● Stated task: In the listing that follows, count the lines holding the word "part" and report only that number.

● Given information:
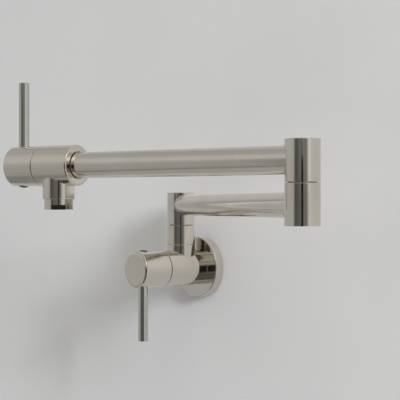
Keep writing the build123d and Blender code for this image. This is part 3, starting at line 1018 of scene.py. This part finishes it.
def lightRoom():
    look = roomLook
    world = bpy.data.worlds.new("room")
    bpy.context.scene.world = world
    graph = Graph(world)
    way = graph.add("ShaderNodeTexCoord", output="Generated")
    along, across, height = graph.split(way)
    bright = roundRoom(graph, along, across, "level")
    for name, goal in (
        ("raised", roundRoom(graph, along, across, "raised")),
        ("upper", look["upper"]),
        ("ceiling", look["ceiling"]),
    ):
        share = graph.between(height, look[name + "From"], look[name + "To"])
        bright = bright + share * (goal - bright)
    lost = graph.between(height, look["belowFrom"], look["belowTo"]) * look["below"]
    bright = bright * (1 - lost)
    towards = graph.add(
        "ShaderNodeVectorMath", {"operation": "DOT_PRODUCT"}, {0: way, 1: look["glowAt"]}, output=1
    )
    glowFrom, glowTo = [math.cos(math.radians(look[name])) for name in ("glowFrom", "glowTo")]
    bright = bright + graph.between(towards, glowFrom, glowTo) * look["glow"]
    seen = graph.add("ShaderNodeLightPath", output="Is Camera Ray")
    colour = graph.blend(seen, graph.grey(bright), look["seen"])
    light = graph.add("ShaderNodeBackground", values={"Color": colour, "Strength": 1.0})
    graph.add("ShaderNodeOutputWorld", values={"Surface": light})


lightRoom()

# wall and floor

stageSizes = {
    "wallGap": 0.2 * mm,
    "pipeHole": 29.0 * mm,  # where the supply pipe comes through, behind the flange
    "holeSteps": 96,
    "wallReach": 5.0,
    "floorAt": -1.45,
    "floorReach": 6.0,
}
wallLook = {
    "colour": (0.585, 0.585, 0.585, 1),
    "shade": (0.56, 0.56, 0.56, 1),
    "roughness": 0.7,
    "cloudScale": 3.0,
    "cloudRange": (0.35, 0.65),
    "cloudRoughness": 0.1,
    "rollerScale": 420.0,
    "rollerDepth": 0.06 * mm,
    "paintedSheen": 0.3,                   # painted reflection: for the nickel's reflections the wall beside the valve is painted brighter, rising with height
    "paintedSheenHeights": (-0.06, 0.06),
    "paintedSheenTop": (0.08, 0.115),
    "paintedSheenAt": 0.06,
    "paintedSheenReach": (0.08, 0.2),
    "farSide": (-0.45, -1.1),       # painted shade: further to the left the wall's colour is darker
    "paintedFarShade": (0.49, 0.49, 0.49, 1),
}


def paintedWall():
    look = wallLook
    material, graph = newGraph("paintedWall")
    cloud = graph.between(graph.pattern(look["cloudScale"], detail=4.0), *look["cloudRange"])
    roller = graph.pattern(look["rollerScale"])
    along, _, height = graph.split(graph.add("ShaderNodeTexCoord", output="Object"))
    # painted sheen: for reflections only, the wall near the valve is painted brighter, rising with height, then
    # fading above and to the sides
    away = graph.math("ABSOLUTE", along - look["paintedSheenAt"])
    rising = graph.between(height, *look["paintedSheenHeights"])
    falling = graph.between(height, *look["paintedSheenTop"], 1, 0)
    near = graph.between(away, *look["paintedSheenReach"], 1, 0)
    mirrored = graph.add("ShaderNodeLightPath", output="Is Glossy Ray")
    paintedSheen = rising * falling * near * mirrored * look["paintedSheen"]
    plain = graph.blend(cloud, look["colour"], look["shade"])
    # painted shade: the wall's colour darkens further to the left
    plain = graph.blend(graph.between(along, *look["farSide"]), plain, look["paintedFarShade"])
    paint = graph.surface(
        colour=graph.blend(paintedSheen, plain, (1, 1, 1, 1)),
        roughness=cloud * look["cloudRoughness"] + look["roughness"],
        normal=graph.bump(roller, look["rollerDepth"]),
    )
    # seen from behind, the wall is clear, so that the back can be looked at
    behind = graph.add("ShaderNodeNewGeometry", output="Backfacing")
    clear = graph.add("ShaderNodeBsdfTransparent")
    both = graph.add("ShaderNodeMixShader", values={0: behind, 1: paint, 2: clear})
    graph.show(both)
    return material


# For reflections alone the floor's colour is painted with the room's brightness: a painted reflection
# that goes on from the room above it, with a painted dark ring round the object at the edge of the worktop.
floorLook = {
    "colour": (0.62, 0.61, 0.58, 1),
    "shade": (0.56, 0.55, 0.52, 1),
    "cloudScale": 2.0,
    "cloudRoughness": 0.1,
    "roughness": 0.6,
    "paintedReflectionShare": 0.79,      # share of the room's brightness that is painted into the floor for reflections
    "shift": (-0.10, 0.17, 0),
    "paintedRingInside": (1.30, 1.48),
    "paintedRingOutside": (1.6, 2.4),
    "ring": 0.34,           # share that the painted dark ring takes
    "farFrom": 2.6,
    "farTo": 5.0,
    "paintedFarLift": 0.2,             # share of painted brightening that is added far off
}


def paleFloor():
    look = floorLook
    material, graph = newGraph("paleFloor")
    cloud = graph.pattern(look["cloudScale"], detail=4.0)
    tile = graph.blend(cloud, look["colour"], look["shade"])
    spot = graph.add("ShaderNodeTexCoord", output="Object")
    placed = graph.add("ShaderNodeMapping", values={"Vector": spot, "Location": look["shift"]})
    along, across, _ = graph.split(placed)
    away = graph.math("SQRT", along * along + across * across)
    begun = graph.between(away, *look["paintedRingInside"])
    ring = begun * (1 - graph.between(away, *look["paintedRingOutside"]))
    paintedFarLift = graph.between(away, look["farFrom"], look["farTo"]) * look["paintedFarLift"]
    share = (1 + paintedFarLift - ring * look["ring"]) * look["paintedReflectionShare"]
    # painted reflection: the room's brightness by direction, dimmed in the ring, becomes the floor's colour for
    # reflections only
    bright = roundRoom(graph, along, across, "level") * share
    mirrored = graph.add("ShaderNodeLightPath", output="Is Glossy Ray")
    paint = graph.surface(
        colour=graph.blend(mirrored, tile, graph.grey(bright)),
        roughness=cloud * look["cloudRoughness"] + look["roughness"],
    )
    graph.show(paint)
    return material


def addStage(name, mesh, finish):
    thing = addObject(name, mesh)
    thing.data.materials.append(finish)
    return thing


def wallMesh():
    # flat ring that faces the room
    sizes = stageSizes
    sheet = bmesh.new()
    hole = bmesh.ops.create_circle(sheet, segments=sizes["holeSteps"], radius=sizes["pipeHole"])
    grown = bmesh.ops.extrude_edge_only(sheet, edges=edgesAt(hole["verts"]))["geom"]
    outer = [part for part in grown if isinstance(part, bmesh.types.BMVert)]
    growth = sizes["wallReach"] / sizes["pipeHole"]
    bmesh.ops.scale(sheet, vec=(growth, growth, 1), verts=outer)
    stand = Matrix.Translation((0, sizes["wallGap"], 0)) @ Matrix.Rotation(math.pi / 2, 4, "X")
    bmesh.ops.transform(sheet, matrix=stand, verts=sheet.verts[:])
    for face in sheet.faces:
        face.normal_update()
        if face.normal.y > 0:
            face.normal_flip()
    return meshFrom("wall", sheet)


def floorMesh():
    sheet = bmesh.new()
    bmesh.ops.create_grid(
        sheet, x_segments=1, y_segments=1, size=stageSizes["floorReach"],
        matrix=Matrix.Translation((0, 0, stageSizes["floorAt"])),
    )
    return meshFrom("floor", sheet)


addStage("wall", wallMesh(), paintedWall())
addStage("floor", floorMesh(), paleFloor())

# lamps, which the nickel doesn't mirror: it mirrors the room

lamps = {
    "windowLamp": {
        "azimuth": -16.0, "elevation": 17.0, "distance": 20.0, "width": 2.0, "height": 5.0,
        "power": 5350.0, "colour": (0.94, 0.945, 1.0),
    },
    "fillLamp": {
        "azimuth": -28.0, "elevation": 47.0, "distance": 3.5, "width": 3.0, "height": 3.0,
        "power": 63.0, "colour": (1.0, 0.98, 0.87),
    },
}


def addLamp(name, look):
    azimuth = math.radians(look["azimuth"])
    elevation = math.radians(look["elevation"])
    way = Vector((
        math.cos(elevation) * math.cos(azimuth),
        math.cos(elevation) * math.sin(azimuth),
        math.sin(elevation),
    ))
    light = bpy.data.lights.new(name, "AREA")
    light.shape = "RECTANGLE"
    light.size = look["width"]
    light.size_y = look["height"]
    light.energy = look["power"]
    light.color = look["colour"]
    lamp = addObject(name, light)
    lamp.location = way * look["distance"]
    lamp.rotation_euler = way.to_track_quat("Z", "Y").to_euler()
    lamp.visible_glossy = False
    lamp.visible_camera = False


for name, look in lamps.items():
    addLamp(name, look)
print("stage and light made")

# camera, solved from the photograph

cameraLook = {
    "place": (0.84061, -0.74889, 0.06521),
    "yaw": 48.51,           # to the left of straight at the wall
    "lens": 96.85,
    "sensor": 36.0,
    "shiftX": 0.0028,
    "shiftY": 0.01025,
}

camera = addObject("camera", bpy.data.cameras.new("camera"))
camera.data.lens = cameraLook["lens"]
camera.data.sensor_width = cameraLook["sensor"]
camera.data.shift_x = cameraLook["shiftX"]
camera.data.shift_y = cameraLook["shiftY"]
camera.location = cameraLook["place"]
camera.rotation_euler = (math.pi / 2, 0, math.radians(cameraLook["yaw"]))
bpy.context.scene.camera = camera

# dark card behind the camera, which only the metal sees: a painted dark reflection

cardLook = {
    "colour": (0.02, 0.02, 0.02, 1),
    "roughness": 0.9,
    "grainScale": 200.0,
    "grainRoughness": 0.1,
    "width": 0.2,
    "top": 0.14,
    "behind": 0.03,
    "aside": 0.015,
}


def blackPaint():
    look = cardLook
    material, graph = newGraph("blackPaint")
    grain = graph.pattern(look["grainScale"])
    paint = graph.surface(
        colour=look["colour"],
        roughness=grain * look["grainRoughness"] + look["roughness"],
    )
    graph.show(paint)
    return material


def cardMesh():
    # a metre's square, stretched to stand on the floor, where the metal reflects it as a dark line
    look = cardLook
    low = stageSizes["floorAt"]
    stretch = Matrix.Diagonal((look["width"], look["top"] - low, 1, 1))
    turn = Matrix.Rotation(camera.rotation_euler.z, 4, "Z") @ Matrix.Rotation(math.pi / 2, 4, "X")
    back = turn @ Vector((-look["aside"], 0, look["behind"]))
    middle = Vector((camera.location.x, camera.location.y, (look["top"] + low) / 2)) + back
    sheet = bmesh.new()
    bmesh.ops.create_grid(
        sheet, x_segments=1, y_segments=1, size=0.5,
        matrix=Matrix.Translation(middle) @ turn @ stretch,
    )
    return meshFrom("card", sheet)


card = addStage("card", cardMesh(), blackPaint())
card.visible_camera = False
card.visible_diffuse = False
card.visible_shadow = False
print("camera and card placed")

# picture

bpy.context.scene.view_settings.view_transform = "Standard"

● Correct result: 2